Extracted data =>
______________________________

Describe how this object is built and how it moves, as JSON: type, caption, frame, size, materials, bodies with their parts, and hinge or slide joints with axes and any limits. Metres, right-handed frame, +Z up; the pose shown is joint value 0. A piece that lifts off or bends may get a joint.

______________________________

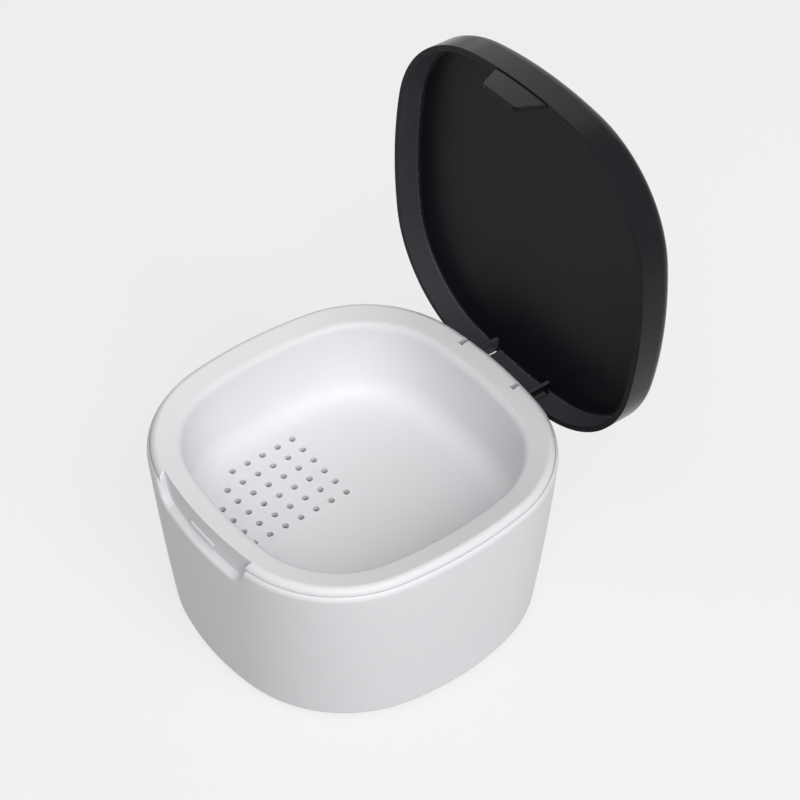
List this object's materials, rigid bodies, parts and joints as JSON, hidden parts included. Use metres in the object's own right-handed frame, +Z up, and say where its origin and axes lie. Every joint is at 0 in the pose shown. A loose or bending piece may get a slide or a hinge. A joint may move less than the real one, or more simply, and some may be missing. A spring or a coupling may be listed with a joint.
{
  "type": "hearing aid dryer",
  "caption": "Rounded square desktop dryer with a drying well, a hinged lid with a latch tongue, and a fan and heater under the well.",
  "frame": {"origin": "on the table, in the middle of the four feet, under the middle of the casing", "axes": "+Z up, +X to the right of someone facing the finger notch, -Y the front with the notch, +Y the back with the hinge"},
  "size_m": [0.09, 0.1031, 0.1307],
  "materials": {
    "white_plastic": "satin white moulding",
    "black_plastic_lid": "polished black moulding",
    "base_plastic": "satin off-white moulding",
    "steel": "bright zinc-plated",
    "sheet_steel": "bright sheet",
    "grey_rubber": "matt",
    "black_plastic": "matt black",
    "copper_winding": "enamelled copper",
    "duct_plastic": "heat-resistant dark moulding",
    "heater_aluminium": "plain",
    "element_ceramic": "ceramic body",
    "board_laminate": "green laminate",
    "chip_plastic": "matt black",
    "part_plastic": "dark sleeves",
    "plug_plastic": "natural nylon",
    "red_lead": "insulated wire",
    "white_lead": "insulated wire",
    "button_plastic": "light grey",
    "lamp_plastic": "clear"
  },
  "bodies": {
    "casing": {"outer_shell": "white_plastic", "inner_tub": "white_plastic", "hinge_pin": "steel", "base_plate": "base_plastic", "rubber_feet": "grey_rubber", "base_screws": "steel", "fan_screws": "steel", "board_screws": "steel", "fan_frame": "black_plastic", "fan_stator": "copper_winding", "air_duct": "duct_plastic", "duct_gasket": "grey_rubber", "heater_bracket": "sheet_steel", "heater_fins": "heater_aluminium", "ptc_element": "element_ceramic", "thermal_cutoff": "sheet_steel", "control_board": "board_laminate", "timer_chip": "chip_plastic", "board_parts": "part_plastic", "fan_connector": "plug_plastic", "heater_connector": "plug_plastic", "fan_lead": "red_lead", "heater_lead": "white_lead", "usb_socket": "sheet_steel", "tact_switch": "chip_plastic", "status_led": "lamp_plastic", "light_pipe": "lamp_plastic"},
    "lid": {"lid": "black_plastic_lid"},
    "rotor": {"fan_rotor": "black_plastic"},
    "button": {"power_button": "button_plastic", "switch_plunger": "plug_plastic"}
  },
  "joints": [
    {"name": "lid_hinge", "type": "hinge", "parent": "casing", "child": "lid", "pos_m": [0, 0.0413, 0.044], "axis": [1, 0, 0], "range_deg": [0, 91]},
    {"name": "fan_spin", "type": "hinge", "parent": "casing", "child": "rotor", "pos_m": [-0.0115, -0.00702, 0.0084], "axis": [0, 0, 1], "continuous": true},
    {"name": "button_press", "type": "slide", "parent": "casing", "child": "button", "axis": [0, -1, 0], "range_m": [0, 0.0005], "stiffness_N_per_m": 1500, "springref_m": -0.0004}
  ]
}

______________________________

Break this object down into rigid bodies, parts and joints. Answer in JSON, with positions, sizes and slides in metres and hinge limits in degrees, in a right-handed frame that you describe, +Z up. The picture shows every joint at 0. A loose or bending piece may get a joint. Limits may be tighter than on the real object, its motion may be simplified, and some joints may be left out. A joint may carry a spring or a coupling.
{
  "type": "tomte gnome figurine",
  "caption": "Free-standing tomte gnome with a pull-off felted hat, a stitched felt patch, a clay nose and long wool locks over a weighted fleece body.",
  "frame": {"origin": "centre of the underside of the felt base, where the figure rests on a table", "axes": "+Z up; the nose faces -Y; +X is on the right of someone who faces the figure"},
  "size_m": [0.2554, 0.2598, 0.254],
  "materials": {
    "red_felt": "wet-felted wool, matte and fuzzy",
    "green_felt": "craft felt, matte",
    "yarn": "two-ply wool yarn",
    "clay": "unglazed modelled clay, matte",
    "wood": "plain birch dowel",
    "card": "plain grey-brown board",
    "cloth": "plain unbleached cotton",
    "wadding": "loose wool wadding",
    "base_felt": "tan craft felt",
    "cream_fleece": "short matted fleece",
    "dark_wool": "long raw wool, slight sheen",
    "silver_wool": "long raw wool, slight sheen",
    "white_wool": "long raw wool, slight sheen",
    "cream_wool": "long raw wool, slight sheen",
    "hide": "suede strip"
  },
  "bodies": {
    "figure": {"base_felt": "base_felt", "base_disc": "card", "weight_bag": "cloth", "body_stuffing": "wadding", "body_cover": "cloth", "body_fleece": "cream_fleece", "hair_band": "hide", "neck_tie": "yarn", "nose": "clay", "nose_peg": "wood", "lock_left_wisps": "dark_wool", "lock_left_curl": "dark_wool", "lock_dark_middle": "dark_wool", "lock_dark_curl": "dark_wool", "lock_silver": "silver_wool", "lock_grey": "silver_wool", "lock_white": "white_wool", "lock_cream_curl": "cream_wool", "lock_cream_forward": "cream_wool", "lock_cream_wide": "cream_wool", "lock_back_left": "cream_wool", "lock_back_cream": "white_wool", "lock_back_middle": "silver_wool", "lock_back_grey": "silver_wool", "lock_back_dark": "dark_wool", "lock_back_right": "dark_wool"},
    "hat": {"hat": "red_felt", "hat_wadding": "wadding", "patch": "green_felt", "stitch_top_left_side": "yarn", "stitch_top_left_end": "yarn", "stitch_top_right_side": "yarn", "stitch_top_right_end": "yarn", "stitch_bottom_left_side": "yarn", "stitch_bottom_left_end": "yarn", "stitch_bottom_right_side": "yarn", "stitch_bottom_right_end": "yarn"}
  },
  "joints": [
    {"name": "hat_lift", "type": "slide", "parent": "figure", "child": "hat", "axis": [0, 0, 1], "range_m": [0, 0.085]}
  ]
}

______________________________

Directions => Copy every line in the listing above where the string "origin" turns up.

Problem solution =>
List this object's materials, rigid bodies, parts and joints as JSON, hidden parts included. Use metres in the object's own right-handed frame, +Z up, and say where its origin and axes lie. Every joint is at 0 in the pose shown. A loose or bending piece may get a slide or a hinge. A joint may move less than the real one, or more simply, and some may be missing. A spring or a coupling may be listed with a joint.
  "frame": {"origin": "on the table, in the middle of the four feet, under the middle of the casing", "axes": "+Z up, +X to the right of someone facing the finger notch, -Y the front with the notch, +Y the back with the hinge"},
  "frame": {"origin": "centre of the underside of the felt base, where the figure rests on a table", "axes": "+Z up; the nose faces -Y; +X is on the right of someone who faces the figure"},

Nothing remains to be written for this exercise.